1. Connecting to the cluster
You can connect to Unity in two ways, an SSH connection (the standard linux console), or an instance of JupyterLab:
JupyterLab is the easiest to get up and going. To work with JupyterLab, it's a good idea to get aquainted with roughly how demanding the job you're uploading is though. You just need to be familiar with how roughly how many of each resource you will need (Image below). Most of the time you will only ever need a single CPU or GPU, but if you have terabytes of data to analyze, then you should probably consider getting multiple GPUs and CPUs.
When connecting the portal, click on JupyterLab tab located at the bottom of the options list on the left side of the window. This will take you to the JupyterHub for Unity, which looks like this:
You will be asked to select what computer resources you want/need for the job you want to upload. Once you attempt to spawn your notebook and resources become available, you will be able to use JupyterLab as if it is running on your own computer.
SSH is the more traditional method of using an HPC cluster. You will connect to the login node of unity, and you will be responsible for starting your own jobs. This can be more useful than JupyterLabs for jobs that last a long time and must be left unattended, or to have much more refined control over the resources allocated for your job.
2. Requesting Resources
If you are on an SSH connection, you will have to manually request resources. Once you decide on what resources you want, you will submit that information to the scheduler, which will place you in a queue. If your resources are available immediately, your request will return right away, if not, you will be held in the queue until your requested resources become available.
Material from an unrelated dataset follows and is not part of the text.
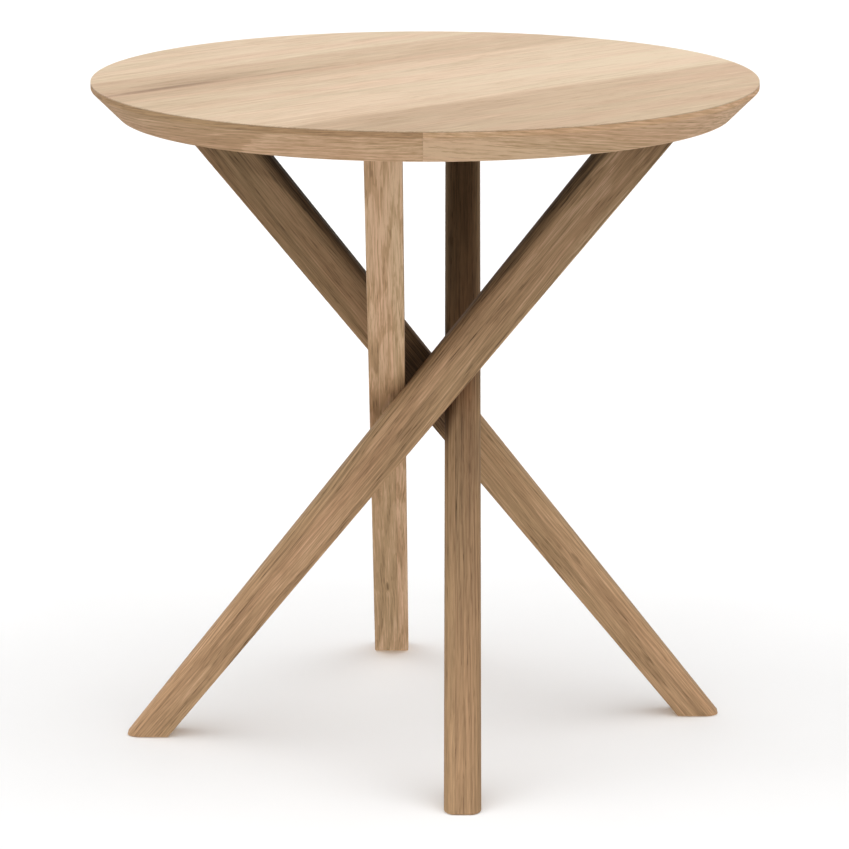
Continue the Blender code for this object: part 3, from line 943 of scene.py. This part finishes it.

Requesting resources in the cluster and all parameters allowed is discussed in more detail here.
3. Starting Job
Once the scheduler has started your job, it will run on some node in the cluster, using some resources that were defined by your parameters. It is not important what node the job runs on from the point of view of the client.
4. Ending Job
Once the job has finished, the scheduler will return whatever info you requested in your parameters.